National consent could be gained at one of the tri-yearly meetings of General Synod. Of course, this would also be a public activity.
Another objection is that it would reduce the C of E appointments process to a grubby election campaign, and that candidates who are good politickers would have an advantage over mere saintly candidates. Well, politicking goes on today; it's just sub rosa. The Archbishops keep a list of promising priests who they think are Episcopal timber. If you're on that list, the Archbishop's Appointments Committee can invite you in for "a glass of sherry and the suggestion that you might want to be considered as Bishop of East Gorgeous Diocese". I am certain that politics plays a large part in the composing of that list. Of course, it's all done in secret.
The American process does occasionally hit a sour note. The former Bishop of South Carolina did not get the required consents first time around. The Diocesan Convention resubmitted the candidate's name, and he got consents the second time around. A couple of years later this Bishop took the Diocese out of the Episcopal Church (there is currently a lot of litigation going on and he may be forced to return all the churches and property to the Episcopal Church as a whole). In addition, several bishops have been elected and consents gained, and then turned out to be crap at bishopping. Sometimes this has led to negotiations on a severance deal just to get the bishop to resign.

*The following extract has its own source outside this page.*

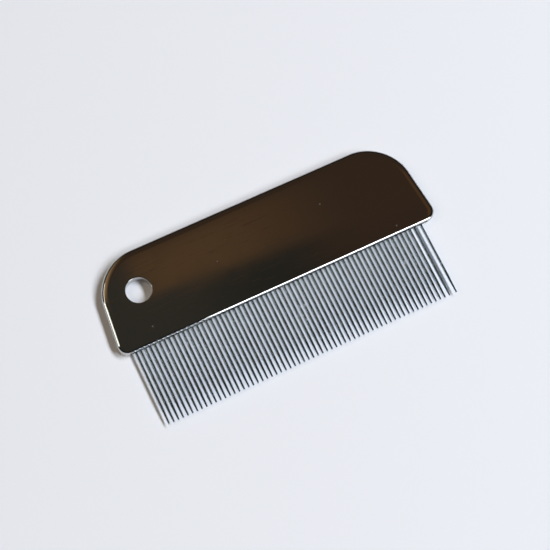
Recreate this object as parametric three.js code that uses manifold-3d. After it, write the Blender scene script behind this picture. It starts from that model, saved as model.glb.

But, of course, the C of E process also turns out people who are crap at bishopping. They do it in secret rather than in public. Many have remarked that the Bench of Bishops these days is, with only one or two exceptions, filled with time-serving bureaucrats who cannot hold a candle to such luminaries of the past as Archbishops William Temple and Michael Ramsey. No appointments process will be perfect.
Publicity could have a large role in making the selection of bishops a process of which both the people and the Church as a whole can be proud.